In the plan of that “new world,” he said, “evangelical charity, of which the Church had spoken for centuries, was no longer necessary.”
 
Riccardi noted that Christians, confronted with that utopia, were often accused: “Were they not accomplices of the misery of so many poor, teaching them resignation and helping them episodically, without profoundly transforming the social reality?
 
He affirmed that the challenge, begun in the 1800s with the growth of the Socialist movements and the divorce between the Church and the proletarian world, grew in the 1900s, with the realization of the Communist regimes.
 
“For them,” he added, “the Church, ‘enemy of the working class and of social progress,’ was a vestige of the past to be eliminated.”
 
Exiled, the Church was banned from celebrating the triumph of social equality achieved through charity, Riccardi observed.
 
However, he added, men and women of faith have tried to close the gap created between the Church and the poor: Raoul Follereau, Albert Schweitzer, Giorgio La Pira, the Grand Duchess Elizabeth Feodorovna of Russia, Orthodox nun Maria Skobtsova and Mother Teresa of Calcutta are but a few names.

Tested
 
Monsignor Marco Gnavi stated that on the advent of the 21st century, “Christian humanism is finally put to the test in the urban and human architecture of the modern city, product and synthesis of the tensions of a globalized world.”
 
In this context, he said, the poor person “reminds us of the limitation and frailty of our condition and is the bearer at times of a desperate request for humanization of the environment that surrounds him.”

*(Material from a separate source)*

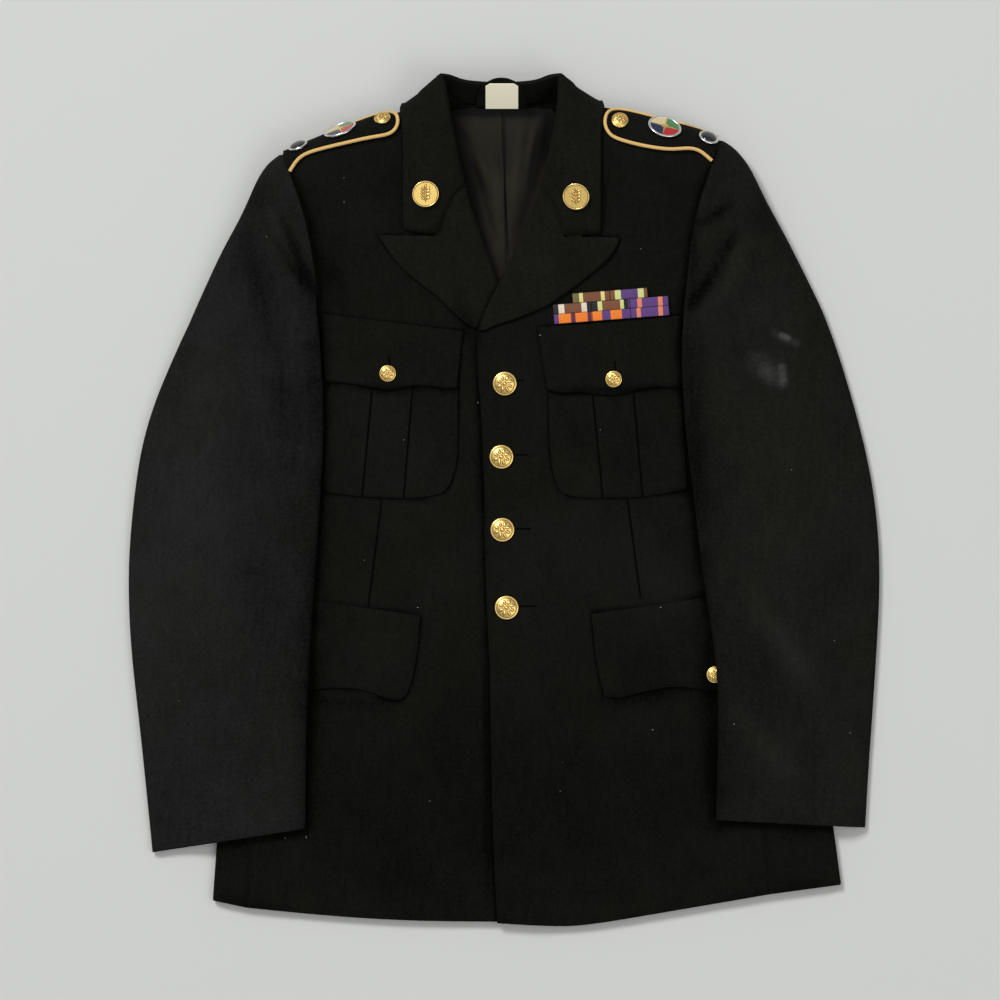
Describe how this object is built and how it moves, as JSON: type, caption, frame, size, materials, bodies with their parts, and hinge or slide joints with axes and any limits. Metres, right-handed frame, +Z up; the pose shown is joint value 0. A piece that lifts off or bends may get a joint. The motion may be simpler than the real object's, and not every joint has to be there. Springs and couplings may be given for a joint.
{
  "type": "military dress tunic",
  "caption": "Black wool military dress tunic, buttoned and laid flat front up, with gold buttons, flapped pockets, shoulder straps and ribbon bars.",
  "frame": {"origin": "on the resting surface, under the middle of the tunic's bounding box", "axes": "+Y from hem to collar, +X towards the wearer's left sleeve, +Z up out of the front"},
  "size_m": [0.7116, 0.8064, 0.0547],
  "materials": {
    "serge": "matt black wool serge",
    "lining": "dark olive satin lining with a soft sheen",
    "patch": "black melton cloth",
    "label": "bare cream woven tape",
    "braid": "old gold round braid",
    "gold": "polished gold-plated brass",
    "enamel": "glossy enamel in a silver rim",
    "black_metal": "glossy black dome in a silver rim",
    "ribbon": "ribbed striped silk ribbon"
  },
  "bodies": {
    "root": {"back": "serge", "back_lining": "lining", "breast_button_left": "gold", "breast_button_right": "gold", "breast_flap_left": "serge", "breast_flap_right": "serge", "breast_pocket_left": "serge", "breast_pocket_right": "serge", "collar": "serge", "collar_disc_left": "gold", "collar_disc_right": "gold", "front_button_1": "gold", "front_button_2": "gold", "front_button_3": "gold", "front_button_4": "gold", "front_left": "serge", "front_right": "serge", "hip_button_left": "gold", "hip_button_right": "gold", "hip_flap_left": "serge", "hip_flap_right": "serge", "label": "label", "lapel_left": "serge", "lapel_right": "serge", "neck_patch": "patch", "piping_left": "braid", "piping_right": "braid", "ribbon_rack": "ribbon", "shoulder_strap_left": "serge", "shoulder_strap_right": "serge", "side_panel_left": "serge", "side_panel_right": "serge", "sleeve_left_under": "serge", "sleeve_left_upper": "serge", "sleeve_right_under": "serge", "sleeve_right_upper": "serge", "strap_badge_left": "enamel", "strap_badge_right": "enamel", "strap_button_left": "gold", "strap_button_right": "gold", "strap_stud_left": "black_metal", "strap_stud_right": "black_metal"}
  },
  "joints": []
}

“He indicates what is lacking to our coexistence and invites to an interior glance to see beyond the satisfaction of the personal and material desire,” the priest added.
 
Moreover, he said, whoever sees the poor and has compassion for them begins to view things in a different way.
 
The priest recalled that Pope Gregory the Great taught that the more one grows in love of neighbor, the more one rises in knowledge of God.
 
He added: “Bending down to one’s neighbor, one acquires the strength to be upright. That charity which makes us humble and compassionate, then raises us to the highest degree of contemplation.”